Selon l'ex-ministre, les discours prônant l'abolition des structures comme les agences régionales de santé sont peut-être populaires, mais ils font abstraction de l'importance de leur rôle sur le plan régional.

«Les agences régionales sont là pour faire les arbitrages en région, par les gens des régions, pour qu'ils n'aillent pas poser tous leurs problèmes sur les bureaux du ministre ou du ministère à chaque fois qu'ils se chicanent entre deux extrémités des régions pour déterminer qui va avoir le scan, qui va avoir ci, qui va avoir ça.»

En contrepartie, il estime que le ministère lui-même bénéficierait d'un transfert de gestion et de la cure minceur qui s'ensuivrait.

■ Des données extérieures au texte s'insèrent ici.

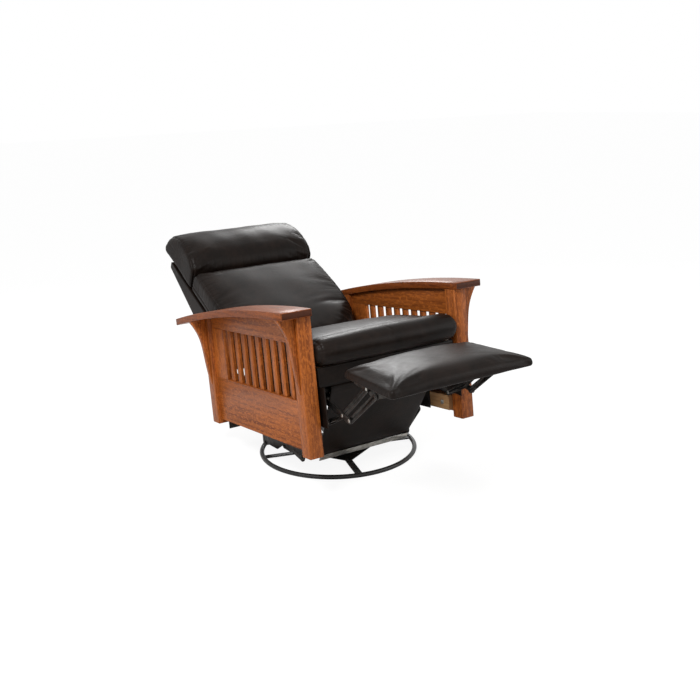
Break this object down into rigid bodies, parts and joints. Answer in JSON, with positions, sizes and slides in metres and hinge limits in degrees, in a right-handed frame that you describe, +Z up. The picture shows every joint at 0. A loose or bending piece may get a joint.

«Le ministère gagnerait à être réduit et à se concentrer sur les grandes missions stratégiques plutôt, encore une fois, que dans le micro-contrôle de ce qui se passe dans les établissements.»

Par ailleurs, l'ex-ministre croit que le temps est venu de revoir le mode de financement des hôpitaux afin que leurs budgets tiennent compte de leurs activités plutôt que de leur allocation historique.

En contrepartie, M. Couillard demeure convaincu que les paramètres de la Loi canadienne sur la santé - notamment le financement public et l'universalité - ne doivent pas être remis en question.

Philippe Couillard est aujourd'hui conseiller stratégique chez Secor, un poste qu'il qualifie de stimulant et où il peut mettre à contribution les nouvelles compétences qu'il dit avoir acquises dans le domaine de la gestion. Quant à un éventuel retour à sa pratique en neurochirurgie, il a répondu avec humour que cette possibilité posait quelques embûches.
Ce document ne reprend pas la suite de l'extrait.